The Symposium commences at 1pm and finishes at approximately 8pm, making it the longest and most significant event ever to be convened in honour of Highgate’s local ghost. ‘Local ghost’ – sounds a bit lowbrow doesn’t it? But with scores of recorded witness statements to back up its appearances, this ‘tall menacing figure, with hypnotic red eyes soon found
itself the subject of international interest over the years, and was even claimed by some to be a genuine, blood-sucking vampire …
This latter misinterpretation was almost certainly influenced by the fact that in the late 1960’s/early 1970’s, London’s Highgate Cemetery was used on location to film some of the Hammer House of Horror’s popular vampire films, and it wasn’t such a big step to assume that the ghostly entity sighted there soon acquired fangs with a taste for human blood. Human imagination was soon to do the rest!
Along with 11 other speakers (with more to be announced shortly), I welcome the rare opportunity to debate the nature of this incredibly misrepresented apparition. Indeed, the Highgate ‘vampire’ and I have a lot in common. How so, you might ask? Well, we have both had our reputations and credibility hijacked by certain people who wanted (and still desperately wish) to “cash in” on the fictional concept of a vampiric entity which once stalked Highgate, N6.
Where our similarities end can be observed by anyone sensible via the photographs routinely published online (and taken by) by one of these fame-seekers. In the late 1960s and early 1970s the modern habit of constantly snapping away and chronicling every minor event for publication on the internet was alien (indeed, the Internet was hardly known then outside of the US military). But a couple of photographs from that time taken of myself (which with hindsight must have taken considerable planning) en route to a local party are currently being contrived as evidence that I in fact AM the Highgate ‘vampire’! I was even asked to pass my hired top hat to another person (Tony Hill) by the photographer (Sean Manchester). At least one of the photographs showing Hill standing out the top gate of Highgate Cemetery also wearing this same hat with myself in the background has been published online by Manchester himself! Thus indicating that we were all just young ‘friends’ having fun together on our way to the party having met up in the pub!

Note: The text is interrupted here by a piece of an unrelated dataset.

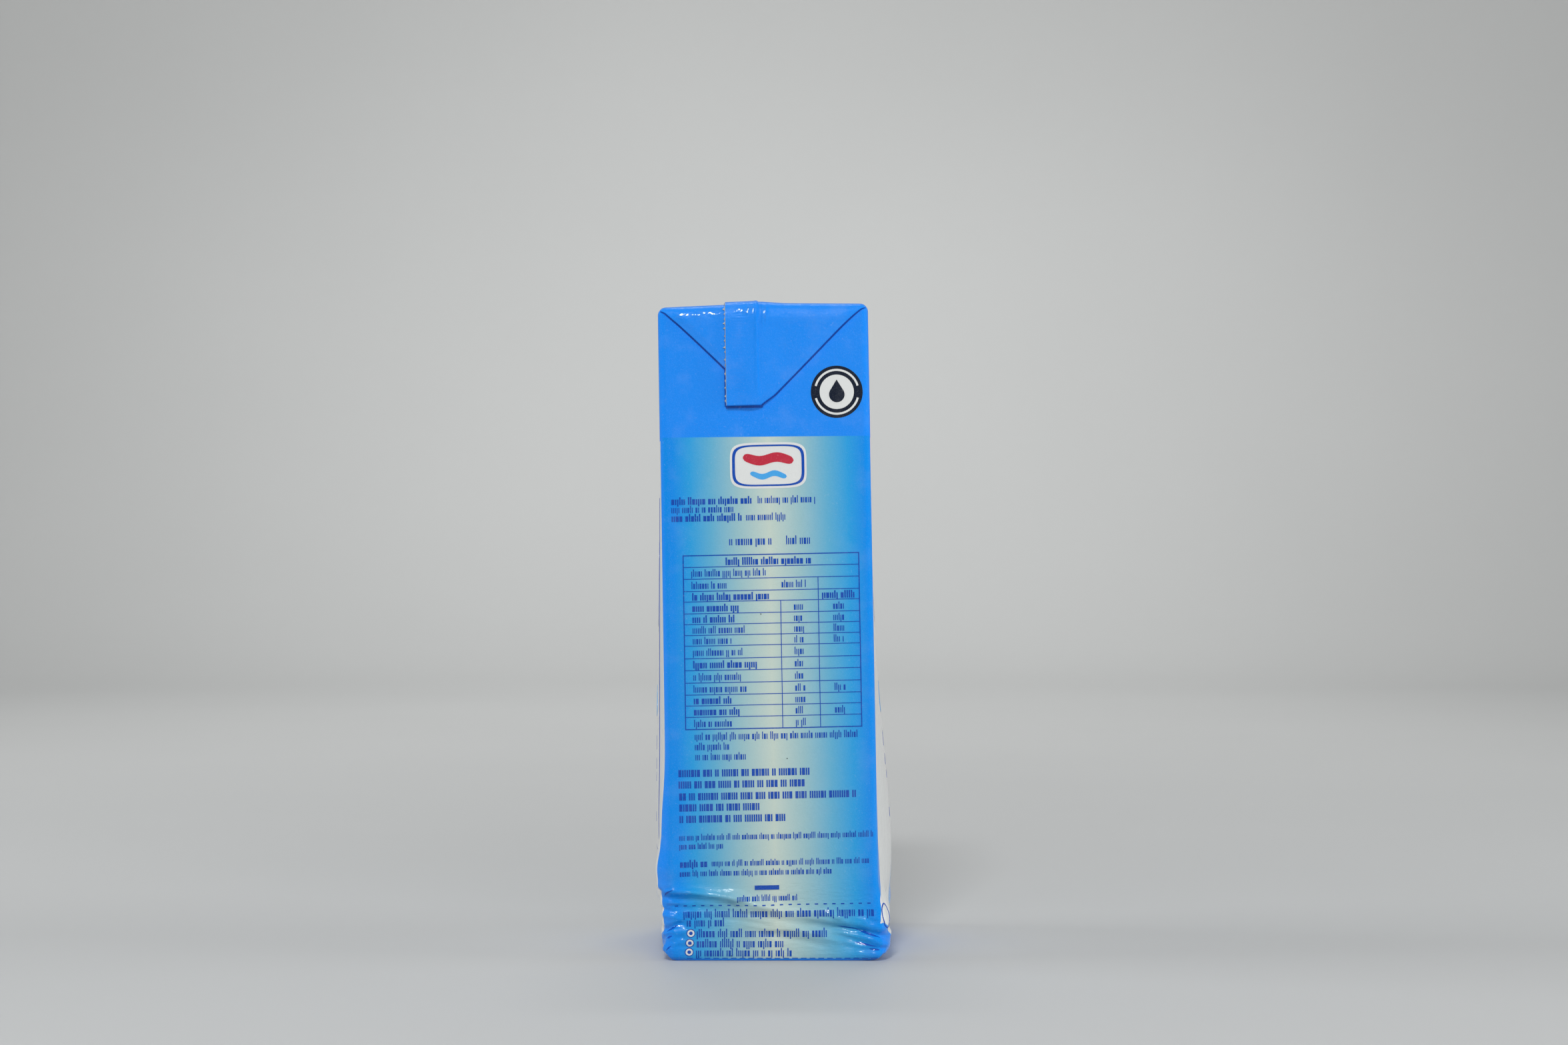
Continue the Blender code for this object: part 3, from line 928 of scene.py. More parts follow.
@dataclass(frozen=True)
class TopFlap:
    """The folded ears and the seal over them: one closed skin from the front to the back.

    A place on it is x and a run, which is how far below the top edge of a narrow side it
    lies. A negative run is past the edge, on the top.
    """

    form: PackForm
    reach: float = 0.02290
    ear_lift: float = 0.00125
    ear_rises_over: float = 0.0054
    clear: float = 0.00003
    sinks: float = 0.00018
    bow: float = 0.00015
    left_shift: float = 0.00035
    nose: float = 0.00042
    pillow: float = 0.00045
    pillow_width: float = 0.0017
    cut: float = -0.0086
    fin_right: float = 0.0060
    fin_fold: float = 0.0090
    fin_rise: float = 0.00060
    fin_step: float = 0.00016
    fin_sags: float = 0.00035
    seam: float = -0.0011
    end_cut: float = 0.0008
    end_nose: float = 0.00022
    top_columns: int = 60
    side_columns: int = 28
    nose_columns: int = 9

    def folds(self, run: float) -> tuple[float, float]:
        """Where the two diagonal folds lie at a run: left and right."""
        flare = 0.0010 * math.exp(-max(run, 0.0) / 0.0022)
        flare += 0.0016 * math.exp(-max(run - 0.0003, 0.0) / 0.0005)
        bow = self.bow * math.sin(math.pi * min(max((run - 0.005) / 0.016, 0.0), 1.0))
        reach = self.reach - max(run, 0.0003)
        widest = self.form.side / 2 - 0.0004
        bow -= self.end_cut * float(smooth((run - self.reach + 0.0026) / 0.0026))
        right = min(reach + bow + flare, widest)
        left = max(-reach - flare - self.left_shift * float(smooth(run / 0.003)), -widest)
        return min(left, right - 4 * self.nose), right

    def angled_run(self, run: float) -> float:
        """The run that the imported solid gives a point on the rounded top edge."""
        radius = self.form.edge_radius
        if abs(run) >= radius:
            return run
        turn = math.degrees(math.atan2(radius - abs(run), radius))
        return math.copysign(radius * (1.0 - turn / 45), run)

    def ear(self, run: float) -> float:
        """How far the ear's outer sheet stands off the wall. On the top it sinks in."""
        radius = self.form.edge_radius
        rise = smooth((self.angled_run(run) + radius) / self.ear_rises_over)
        return float(self.clear + self.ear_lift * rise - self.sinks * smooth((-run - radius) / 0.0015))

    def fin(self, x: Array | float) -> Array:
        """How far the seal lifts the sheet over the ear: it ends in a step and a long ramp."""
        ramp = 1.0 - smooth((x - self.fin_right + self.fin_fold) / self.fin_fold)
        step = 1.0 - smooth((x - self.seam) / 0.0006)
        return (self.fin_rise - self.fin_step) * ramp + self.fin_step * step

    def sag(self, x: Array | float, run: float) -> Array:
        """How far the seal's free left part sags to the wall below the left fold."""
        free = smooth((run - 0.0130) / 0.0060) * smooth((-0.0030 - np.asarray(x)) / 0.0040)
        return self.fin_sags * free

    def relief(self, x: Array, run: float) -> Array:
        """Small creases: the seam of the seal's inner layer and the wrinkles at its bend."""
        seam_shown = smooth((run + 0.004) / 0.003) * smooth((0.0215 - run) / 0.004)
        ridge = 0.00010 * bell(x - self.seam + 0.0005, 0.0004)
        groove = -0.00017 * bell(x - self.seam - 0.0001, 0.00028)
        wrinkles = np.zeros_like(x)
        for middle, high, low, lift, width in (
            (-0.0015, 0.0012, 0.0075, 0.00012, 0.00022),
            (-0.0001, 0.0010, 0.0045, 0.00010, 0.00020),
            (0.0007, 0.0016, 0.0040, 0.00008, 0.00020),
            (-0.0034, 0.0012, 0.0036, 0.00006, 0.00030),
            (-0.0142, 0.0010, 0.0040, 0.00005, 0.00040),
            (0.0120, 0.0012, 0.0046, 0.00005, 0.00050),
        ):
            shown = smooth((run - high + 0.0015) / 0.0015) * smooth((low + 0.0015 - run) / 0.0015)
            wrinkles = wrinkles + lift * shown * bell(x - middle, width)
        return (ridge + groove) * seam_shown + wrinkles

    def section(self, run: float, end_run: float) -> tuple[Array, Array]:
        """The closed outline of the flap across one row.

        Args:
            run: The row's run.
            end_run: The run of the flap's folded lower end.

        Returns:
            The outline's x, and its lifts above the wall.
        """
        left, right = self.folds(run)
        top, low = self.ear(run), -0.0001
        nose = self.nose * min(1.0, math.sqrt(max(top, 0.0) / self.ear_lift) + 0.15)
        inner_left, inner_right = left + nose, right - nose
        split = min(0.0010, self.cut + 0.8 * (inner_right - self.cut))
        over = np.concatenate((
            np.linspace(self.cut, split, self.top_columns),
            np.linspace(split, inner_right, self.top_columns)[1:],
        ))
        drop = self.pillow * top / self.ear_lift
        over_lift = top + self.fin(over) - self.sag(over, run) + self.relief(over, run)
        over_lift = over_lift - drop * bell(over - right, self.pillow_width)
        side = np.linspace(inner_left, self.cut, self.side_columns)
        side_lift = top - self.sag(side, run) * smooth((side - left) / 0.001)
        side_lift = side_lift - drop * bell(side - left, self.pillow_width)
        side_lift = side_lift + self.relief(side, run) * (left < self.cut)
        turns = np.radians(np.linspace(90, -90, self.nose_columns))[1:-1]
        middle = (top + low) / 2
        right_half = np.where(turns > 0, over_lift[-1] - middle, middle - low)
        left_half = np.where(turns[::-1] > 0, side_lift[0] - middle, middle - low)
        under = np.linspace(inner_right, inner_left, 6)
        x = np.concatenate((
            over, inner_right + nose * np.cos(turns), under,
            inner_left - nose * np.cos(turns[::-1]), side,
            [self.cut - 0.00002],
        ))
        lift = np.concatenate((
            over_lift, middle + right_half * np.sin(turns), np.full(len(under), low),
            middle + left_half * np.sin(turns[::-1]), side_lift,
            [(side_lift[-1] + over_lift[0]) / 2],
        ))
        rounding = min(max((run - end_run + self.end_nose) / self.end_nose, 0.0), 0.995)
        closing = math.sqrt(1.0 - rounding**2)
        return x, middle + (lift - middle) * closing

    def half_rows(self, fine: float, coarse: float) -> Array:
        """The runs of the rows, from the flap's lower end up to the middle of the top.

        Args:
            fine: The rows' spacing near the top edge.
            coarse: Their spacing on the top.

        Returns:
            The runs, falling.
        """
        form = self.form
        bend = form.edge_stations(7)
        near = 0.0062
        wall = np.arange(near, self.reach - self.end_nose, 1.6 * fine)
        end = self.reach - self.end_nose * (1.0 - np.sin(np.radians(np.linspace(0, 86, 7))))
        top = np.arange(-form.edge_radius - 0.0021, -form.breadth / 2, -coarse)
        shoulder = -np.arange(form.edge_radius, form.edge_radius + 0.0020, fine)
        rows = joined_stations(np.arange(form.edge_radius, near, fine), bend, -bend, wall, end,
                               shoulder, top, [-form.breadth / 2])
        return rows[::-1]

    def on_pack(self, x: Array, lift: Array, run: float, front: bool) -> Array:
        """Brings one row of the flap to its place on the pack.

        Args:
            x: The points' x.
            lift: Their lifts above the skin.
            run: The row's run.
            front: Whether it is in the front half.

        Returns:
            The points' places.
        """
        form = self.form
        y = -form.breadth / 2 - min(run, 0.0)
        z = form.height - max(run, 0.0)
        sharp = np.column_stack((x, np.full(len(x), y if front else -y), np.full(len(x), z)))
        return form.place(sharp, lift)

    def build(self) -> bpy.types.Object:
        """Builds and dresses the flap.

        Returns:
            The flap, as one closed skin.
        """
        rows = self.half_rows(0.00030, 0.0022)
        stops = [(run, True) for run in rows] + [(run, False) for run in rows[-2::-1]]
        sections, places = [], []
        for run, front in stops:
            x, lift = self.section(run, self.reach)
            sections.append(self.on_pack(x, lift, run, front))
            places.append(np.column_stack((x, np.full(len(x), run))) / MM)
        points, faces = loft(np.array(sections))
        flap = mesh_piece("top_flap", points, faces)
        corners = np.zeros(len(flap.data.loops), int)
        flap.data.loops.foreach_get("vertex_index", corners)
        uv_map = flap.data.uv_layers.new(name="sheet")
        uv_map.data.foreach_set("uv", np.concatenate(places)[corners].ravel())
        flap.data.materials.append(SealPrint("seal_print").make())
        flap.data.set_sharp_from_angle(angle=math.radians(50))
        return declare(flap)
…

These harmless photographs of myself have been peddled by Mr. Manchester to newspapers and magazines (such as L’Inconnu, issue 68, 30/10/81) for decades, and more recently reproduced on the world wide web. Such is the desperation of one man who will clutch at any straw to deny the existence of a ghost which has been attested to by so many local people and visitors over the years. Of course this is unconnected to his self-published ‘non-fiction’ work wherein he describes staking and torching this ‘vampire’ in a back garden in Crouch End in the early 1970’s, and later (in 1982) to have tracked down its disciple (he calls “Lusia”) where he also staked her after she had turned into a ‘giant spider’!
So why am I looking forward to the Symposium so much? Not to ‘trash’ and belittle the notion of vampires. I do not accept the existence of Hammer Horror-esque vampires, no, as many know: I have explained this many times in my talks and public broadcasts. As far as I am concerned I know that the Highgate entity is not a vampire. That is my opinion as a speaker at the Symposium, but of course other people are fully welcome to suggest supportive evidence to the contrary should they wish to do so (and they no doubt will).
What I am particularly excited about, however, is the chance to discuss the true nature of the entity which has been so often witnessed both in and around London’s Highgate Cemetery. I witnessed it myself in fact, one winter’s night in December 1969. It was standing motionless inside the top gate of the cemetery, before it abruptly disappeared leaving behind an area of ‘icy coldness’. I know what I saw in 1969, or at least, I know what I saw was supernatural. I know that many other people have also seen something which seems to be the same entity, or which could be another entity with similar attributes also apparently exuding menace. With so many sensible and educated panellists lined up for The Highgate Vampire Symposium 2015 perhaps I and other witnesses to this phenomenon will get somewhere closer to an understanding of what ‘it’ is and why it is here. I can’t hope for more than that.
Anyway, the official website for The Highgate Vampire Symposium 2015 can be found here. Many more updates about speakers and sessions to follow, but now you all know that it is happening, check it out! Perhaps finally those of us who have any remotely commonsensical (yet open minded) approach to whatever the apparition that haunts Swains Lane and Highgate Cemetery is, will finally get to have our day!